Because these are two very different things. Many people for example do not know that one of Karl Marx’s most important goals was individual freedom. But Communism when tried has always led to an absolut crushing of liberty. So what politicians and revolutionaries attempt to do can vary greatly from what they end up doing.
When looking at it through a pragmatic and not ideological lens, there is no question that social liberal societies have little competition in terms of level of individual liberty. So I decided to read up more on social liberalism from thinkers like John Rawls, John Stuart Mill and L. T. Hobhouse.
The goal of social liberalism is to balance out the free market with social policies so that although things are not completely equal between people (which it can only be in theory anyway), everyone gets a fair chance. For that the state must be the arbitrary between the public, private and what is called the third sector. In a sense, the state under social liberalism is supposed to be the guardian of the individual’s liberty from the different forces who would wish to oppress it.

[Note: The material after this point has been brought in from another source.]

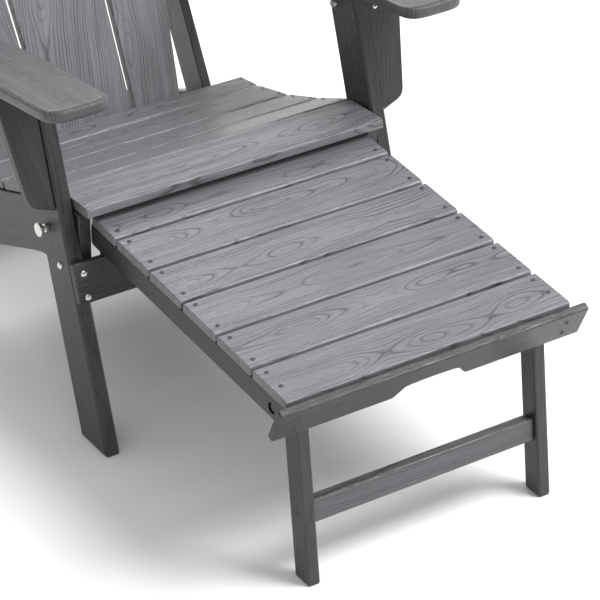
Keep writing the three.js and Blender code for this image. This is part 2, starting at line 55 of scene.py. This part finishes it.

But is that really what the state does? The answer is that what the state does depends greatly on who controls it. A state government by Leninists is going to do wildly different things than it would do if controlled by neo-liberals.
As someone who has until very recently called themselves an anarchist, it is obvious that I am highly sceptical of the very idea of the state. But with every ideology I have looked at, I keep running into the same problem: who will stand up for the individual? A state focused on doing just that might be the answer that was in front of me the whole time.
I am not calling myself a social liberal yet, or anything else for that matter. My complete disillusionment with libertarian socialism has made me cautious and I’m not ready to sign under any specific ideology yet. But the notion of a social liberal state as guardian of personal liberty is an idea I want to explore further.